The Court compared this aspect of its role in a common-law tort case to conducting a “cost-benefit analysis,” weighing the arguments of both sides. (If you collect examples of the Court taking amicus arguments seriously, this opinion might be a good one to bookmark.) Having heard both sides, it ultimately chose not to expand tort liability to include emotional-loss damages for pets.

What’s next?

The Court ended by inviting the Legislature to take action. It noted favorably a Tennessee law from about a decade ago that set up a limited cause of action for pet owners to sue for damages.

The opinion does not discuss whether a different damage rule might apply to negligent conduct as opposed to intentional conduct — a question not really raised in this case (which alleged only negligence). Some areas of tort law do draw that distinction — including mental-anguish damages, the propriety of which can turn on the culpability of the wrongdoer.

Few people want a rule of liability so harsh that it would deter animal-welfare workers from trying to help injured or lost animals. That weighs against heavy liability for negligent but well-meaning misconduct.

But there is a deep and visceral reaction to intentional killings of a neighbor’s (or stranger’s) pets, as the famous Star-Telegram headline from March 13, 1990 attests. (( Perhaps it’s that I grew up in a time of relative peace and prosperity, but half a lifetime away, I still remember this headline vividly. ))
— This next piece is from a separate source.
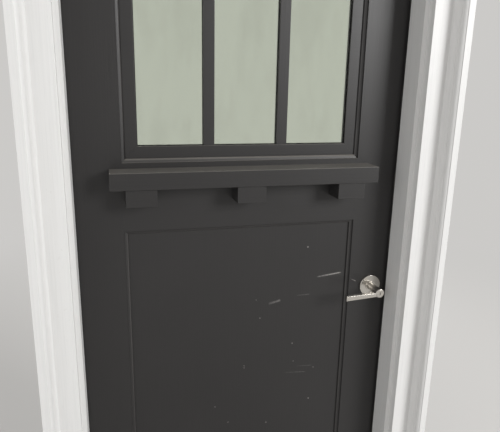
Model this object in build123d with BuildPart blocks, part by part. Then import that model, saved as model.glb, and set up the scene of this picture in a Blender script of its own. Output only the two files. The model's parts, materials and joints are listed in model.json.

When the Legislature considers whether and how to measure damages for the loss of a pet, drawing a distinction between negligence and intentional acts may help bring the two sides of this debate together. The death of a pet is an inevitable sadness in the life of a pet owner. But the manner of that death surely affects how we, and the law, should feel about it. They say that even a dog understands the difference between being tripped over and being kicked. Dog owners do, too.